Over the course of the workshop, teams continuously formed and diverged as fellows challenged themselves to collaborate with colleagues from unfamiliar disciplinary perspectives as they strove to create innovative research ideas. Teams were required to comprise at least three different disciplines, therefore facilitating cross-disciplinary conversation.

Two teams of faculty fellows were awarded funding from the UB Community for Global Health Equity.

One team, focused on ready-to-scale technological innovations, is testing the feasibility of using Google Street View data to map current and potential land use opportunities for agricultural production, starting in Thailand.

Team members include So Ra Baek, assistant professor, Department of Urban and Regional Planning; Martha Bohm, professor, Department of Architecture; John Ringland, associate professor, Department of Mathematics, College of Arts and Sciences (CAS); Wenyao Xu, assistant professor, Department of Computer Science and Engineering, School of Engineering and Applied Sciences; and Wit Wichaidit, PhD candidate, Department of Epidemiology and Environmental Health, School of Public Health and Health Professions (SPHHP).

The second team, focused on the Dominican Republic, will examine the “double burden” that middle-income countries face as undernourishment declines, yet malnutrition and obesity increase. The team will study how farmers’ participation in the local, national and global supply chains influences nutritional and health outcomes.

Team members include Jessica Cao, assistant professor, Department of Epidemiology and Environmental Health; Jaume Franquesa, assistant professor, Department of Anthropology, CAS; Lucia Leone, assistant professor, Department of Community Health and Health Behavior, SPHHP; Laura Mangan, coordinator, Civic Engagement and Public Policy Research Initiative; Sarah Robert, associate professor, Graduate School of Education; Leo Wang, professor, Department of Geography; Marion Werner, associate professor, Department of Geography; and Jessica Gilbert and Xinghe Liu, PhD candidates, Department of Geography.

Both teams will execute their projects within 18 months and intend to seek additional funding from external sources.

The research of UB’s FEIL Fellows and collaborating faculty in the UB Community for Global Health Equity lays the groundwork for developing evidence-based policy and planning to create equitable food systems in the Global South.

More information on UB faculty’s work on food equity in the Global South is available at the Global Health Equity website. Questions about the Food Equity Ideas Lab research teams or other ongoing global projects on food equity at CGHE can be directed to Samina Raja.

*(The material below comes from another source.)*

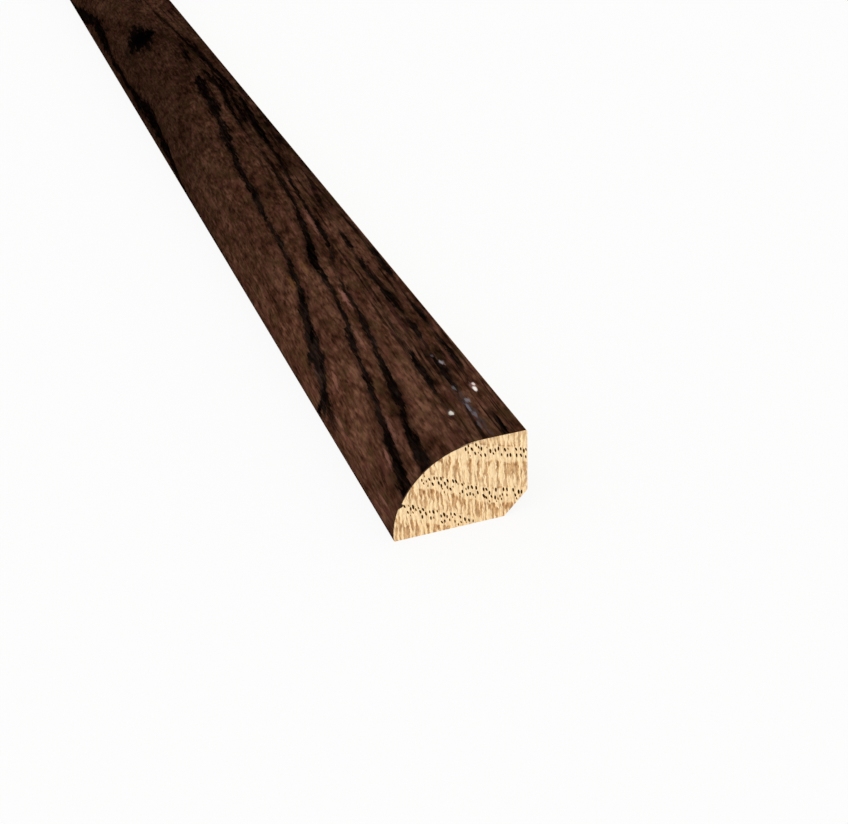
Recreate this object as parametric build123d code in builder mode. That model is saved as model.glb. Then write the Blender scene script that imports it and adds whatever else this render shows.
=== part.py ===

The Food Equity Ideas Lab was sponsored by UB’s Community for Global Health Equity, with additional support from the Food Systems Planning and Healthy Communities Lab in the School of Architecture and Planning. CGHE was launched in 2015 with funding from the Office of the Vice President for Research and Economic Development.

CGHE is hosting a second Ideas Lab in June focused on the impact of air quality on children's health within the first 100 days of life. The lab will be led by Kasia Kordas, associate professor in the Department of Epidemiology and Environmental Health.